DATASET EXCERPTS ::
··········
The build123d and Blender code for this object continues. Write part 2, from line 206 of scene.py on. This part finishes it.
··········
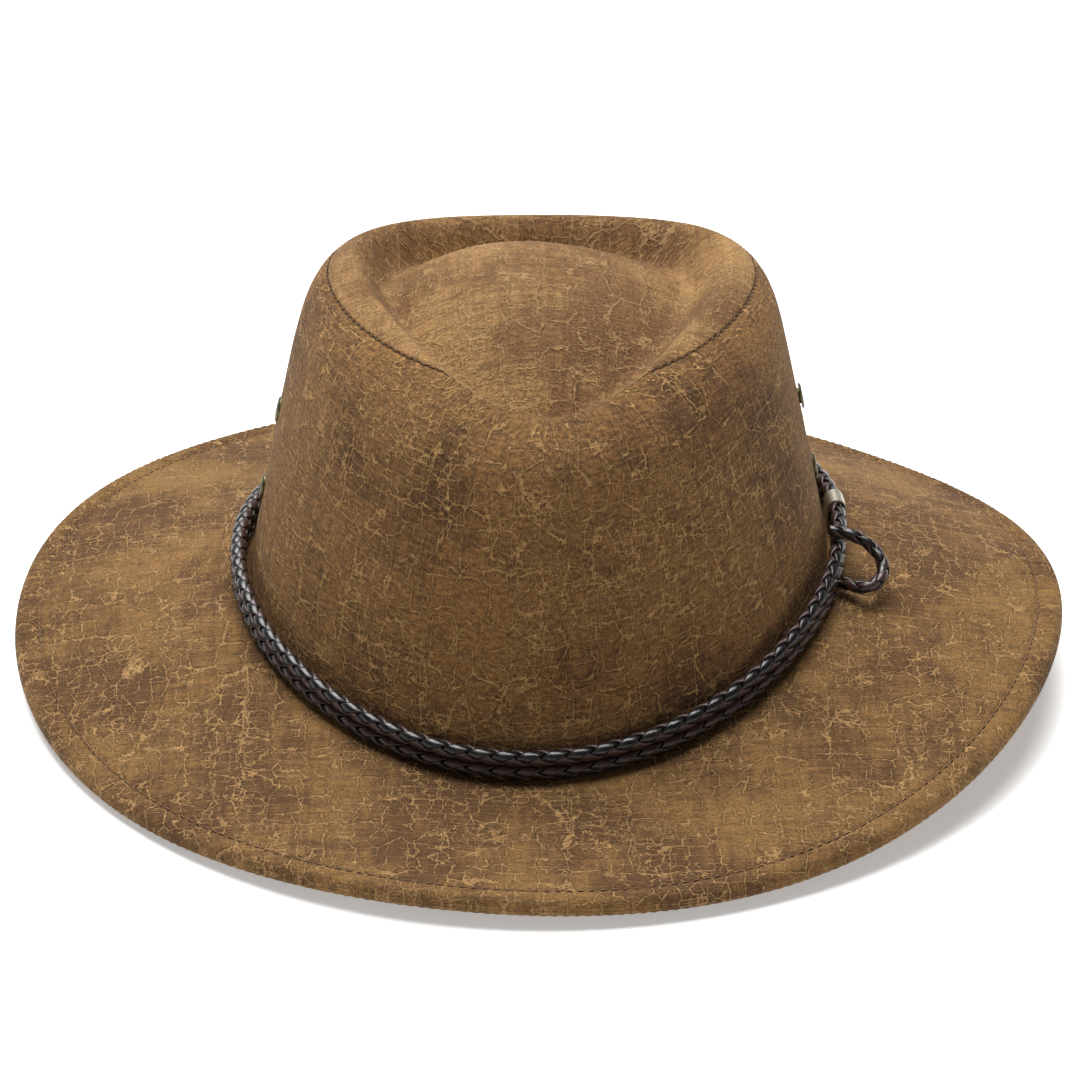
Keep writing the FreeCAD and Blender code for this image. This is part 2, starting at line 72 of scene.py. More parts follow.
··········
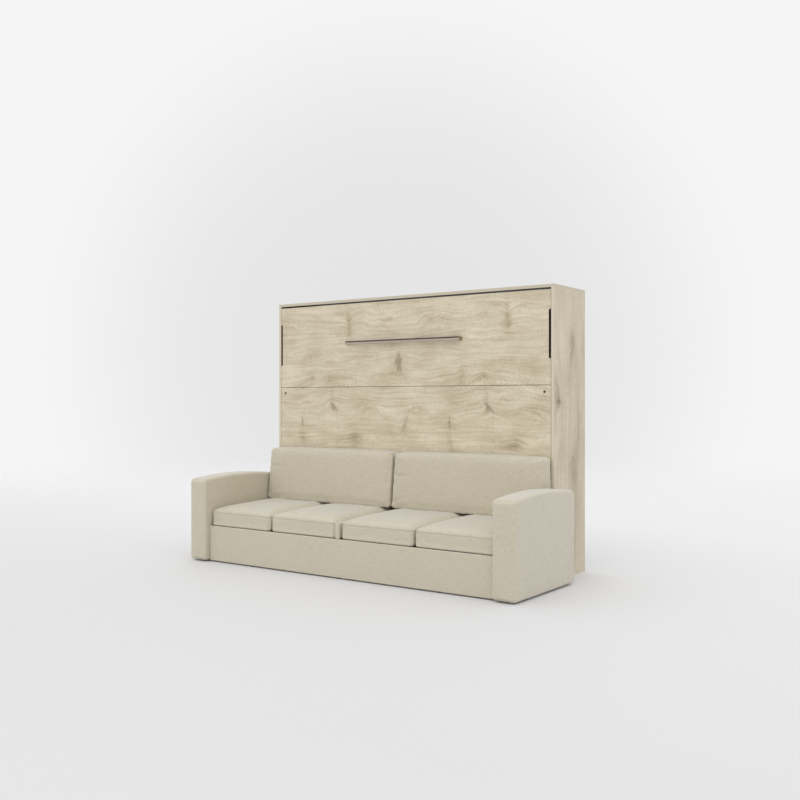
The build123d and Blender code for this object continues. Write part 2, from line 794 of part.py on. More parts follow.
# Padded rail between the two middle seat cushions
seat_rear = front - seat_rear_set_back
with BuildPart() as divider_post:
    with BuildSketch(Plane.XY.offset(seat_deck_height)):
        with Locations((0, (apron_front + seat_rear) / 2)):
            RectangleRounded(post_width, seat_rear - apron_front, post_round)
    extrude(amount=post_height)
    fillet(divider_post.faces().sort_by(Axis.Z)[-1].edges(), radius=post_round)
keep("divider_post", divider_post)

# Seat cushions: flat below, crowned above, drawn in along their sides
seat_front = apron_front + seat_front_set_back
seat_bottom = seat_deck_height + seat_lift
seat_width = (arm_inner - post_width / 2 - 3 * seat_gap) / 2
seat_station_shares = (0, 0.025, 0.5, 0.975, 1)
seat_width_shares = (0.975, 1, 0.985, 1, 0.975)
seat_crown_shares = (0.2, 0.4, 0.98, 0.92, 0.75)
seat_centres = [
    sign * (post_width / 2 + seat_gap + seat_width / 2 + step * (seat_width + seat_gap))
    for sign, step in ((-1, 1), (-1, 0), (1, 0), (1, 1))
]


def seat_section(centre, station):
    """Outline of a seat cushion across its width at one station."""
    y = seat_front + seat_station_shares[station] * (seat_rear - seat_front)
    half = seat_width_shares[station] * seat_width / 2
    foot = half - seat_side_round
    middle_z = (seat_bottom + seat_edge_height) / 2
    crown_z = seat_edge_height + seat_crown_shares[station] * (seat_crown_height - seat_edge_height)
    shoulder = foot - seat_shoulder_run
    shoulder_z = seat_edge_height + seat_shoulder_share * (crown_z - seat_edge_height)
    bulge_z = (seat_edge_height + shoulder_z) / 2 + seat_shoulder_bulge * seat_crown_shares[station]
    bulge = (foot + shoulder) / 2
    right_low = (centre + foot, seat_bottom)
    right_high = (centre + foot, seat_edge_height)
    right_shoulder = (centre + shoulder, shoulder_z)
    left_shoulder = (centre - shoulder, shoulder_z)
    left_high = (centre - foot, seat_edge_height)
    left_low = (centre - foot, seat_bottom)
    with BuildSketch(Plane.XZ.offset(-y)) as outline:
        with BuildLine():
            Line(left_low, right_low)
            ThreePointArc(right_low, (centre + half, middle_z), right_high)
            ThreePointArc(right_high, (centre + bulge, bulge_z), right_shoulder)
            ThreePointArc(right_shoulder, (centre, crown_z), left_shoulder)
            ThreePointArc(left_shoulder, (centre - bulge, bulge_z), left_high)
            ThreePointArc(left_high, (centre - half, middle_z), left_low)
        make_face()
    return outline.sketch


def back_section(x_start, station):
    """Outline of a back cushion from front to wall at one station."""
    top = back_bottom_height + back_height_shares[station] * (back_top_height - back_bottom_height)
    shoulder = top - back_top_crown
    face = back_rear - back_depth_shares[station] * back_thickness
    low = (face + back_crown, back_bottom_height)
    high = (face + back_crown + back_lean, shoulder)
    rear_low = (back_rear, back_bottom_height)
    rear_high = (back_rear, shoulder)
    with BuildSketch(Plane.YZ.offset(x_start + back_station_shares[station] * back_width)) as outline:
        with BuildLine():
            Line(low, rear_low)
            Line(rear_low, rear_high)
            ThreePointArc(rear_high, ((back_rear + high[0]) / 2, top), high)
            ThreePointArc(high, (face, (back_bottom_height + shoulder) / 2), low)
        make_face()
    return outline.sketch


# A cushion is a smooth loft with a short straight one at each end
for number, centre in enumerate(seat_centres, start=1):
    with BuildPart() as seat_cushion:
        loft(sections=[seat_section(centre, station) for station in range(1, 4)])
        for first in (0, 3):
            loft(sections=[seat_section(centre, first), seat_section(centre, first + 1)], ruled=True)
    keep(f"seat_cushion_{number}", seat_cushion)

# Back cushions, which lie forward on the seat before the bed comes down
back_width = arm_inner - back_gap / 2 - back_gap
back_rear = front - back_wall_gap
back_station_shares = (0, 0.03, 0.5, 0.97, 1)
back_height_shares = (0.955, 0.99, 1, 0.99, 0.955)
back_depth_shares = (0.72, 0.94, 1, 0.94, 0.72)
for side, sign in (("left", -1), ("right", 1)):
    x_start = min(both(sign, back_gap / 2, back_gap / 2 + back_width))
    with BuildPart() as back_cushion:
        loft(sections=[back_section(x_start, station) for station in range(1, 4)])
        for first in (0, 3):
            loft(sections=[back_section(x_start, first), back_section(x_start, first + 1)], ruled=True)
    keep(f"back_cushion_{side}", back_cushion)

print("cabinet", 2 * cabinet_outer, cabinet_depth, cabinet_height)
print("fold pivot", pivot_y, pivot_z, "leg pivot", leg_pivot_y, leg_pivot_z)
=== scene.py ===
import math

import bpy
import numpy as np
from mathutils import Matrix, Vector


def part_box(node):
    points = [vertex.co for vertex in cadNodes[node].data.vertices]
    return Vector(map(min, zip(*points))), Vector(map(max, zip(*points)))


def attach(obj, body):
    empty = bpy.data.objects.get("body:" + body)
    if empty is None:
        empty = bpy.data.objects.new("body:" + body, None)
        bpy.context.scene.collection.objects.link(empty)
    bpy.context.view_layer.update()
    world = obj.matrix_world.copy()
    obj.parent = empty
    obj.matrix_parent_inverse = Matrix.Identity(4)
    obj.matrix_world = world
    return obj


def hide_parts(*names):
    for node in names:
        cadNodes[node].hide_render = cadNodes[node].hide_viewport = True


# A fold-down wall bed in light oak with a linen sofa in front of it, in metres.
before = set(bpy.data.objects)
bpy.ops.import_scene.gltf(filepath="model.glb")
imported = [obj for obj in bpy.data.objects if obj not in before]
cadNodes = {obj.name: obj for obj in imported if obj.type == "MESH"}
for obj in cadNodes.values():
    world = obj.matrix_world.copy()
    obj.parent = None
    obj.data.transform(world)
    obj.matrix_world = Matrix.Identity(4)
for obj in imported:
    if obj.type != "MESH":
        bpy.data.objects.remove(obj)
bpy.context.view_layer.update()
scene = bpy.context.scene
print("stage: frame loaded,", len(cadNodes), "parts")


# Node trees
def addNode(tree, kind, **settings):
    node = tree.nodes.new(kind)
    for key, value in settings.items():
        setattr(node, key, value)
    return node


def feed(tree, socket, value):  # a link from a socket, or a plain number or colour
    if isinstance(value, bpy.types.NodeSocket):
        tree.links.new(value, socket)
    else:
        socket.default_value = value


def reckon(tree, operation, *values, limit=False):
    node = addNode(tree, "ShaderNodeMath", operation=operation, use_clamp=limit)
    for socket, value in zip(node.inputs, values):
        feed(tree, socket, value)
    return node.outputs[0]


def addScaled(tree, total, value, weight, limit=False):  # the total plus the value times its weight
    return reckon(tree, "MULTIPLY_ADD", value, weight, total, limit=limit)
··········
WHAT IS EXPECTED :: Using the entries above, repeat only the lines from the one containing "cabinet_outer, cabinet_depth, cabinet_height)" through the one containing "for node in", end lines included.

ANSWER ::
print("cabinet", 2 * cabinet_outer, cabinet_depth, cabinet_height)
print("fold pivot", pivot_y, pivot_z, "leg pivot", leg_pivot_y, leg_pivot_z)
=== scene.py ===
import math

import bpy
import numpy as np
from mathutils import Matrix, Vector


def part_box(node):
    points = [vertex.co for vertex in cadNodes[node].data.vertices]
    return Vector(map(min, zip(*points))), Vector(map(max, zip(*points)))


def attach(obj, body):
    empty = bpy.data.objects.get("body:" + body)
    if empty is None:
        empty = bpy.data.objects.new("body:" + body, None)
        bpy.context.scene.collection.objects.link(empty)
    bpy.context.view_layer.update()
    world = obj.matrix_world.copy()
    obj.parent = empty
    obj.matrix_parent_inverse = Matrix.Identity(4)
    obj.matrix_world = world
    return obj


def hide_parts(*names):
    for node in names:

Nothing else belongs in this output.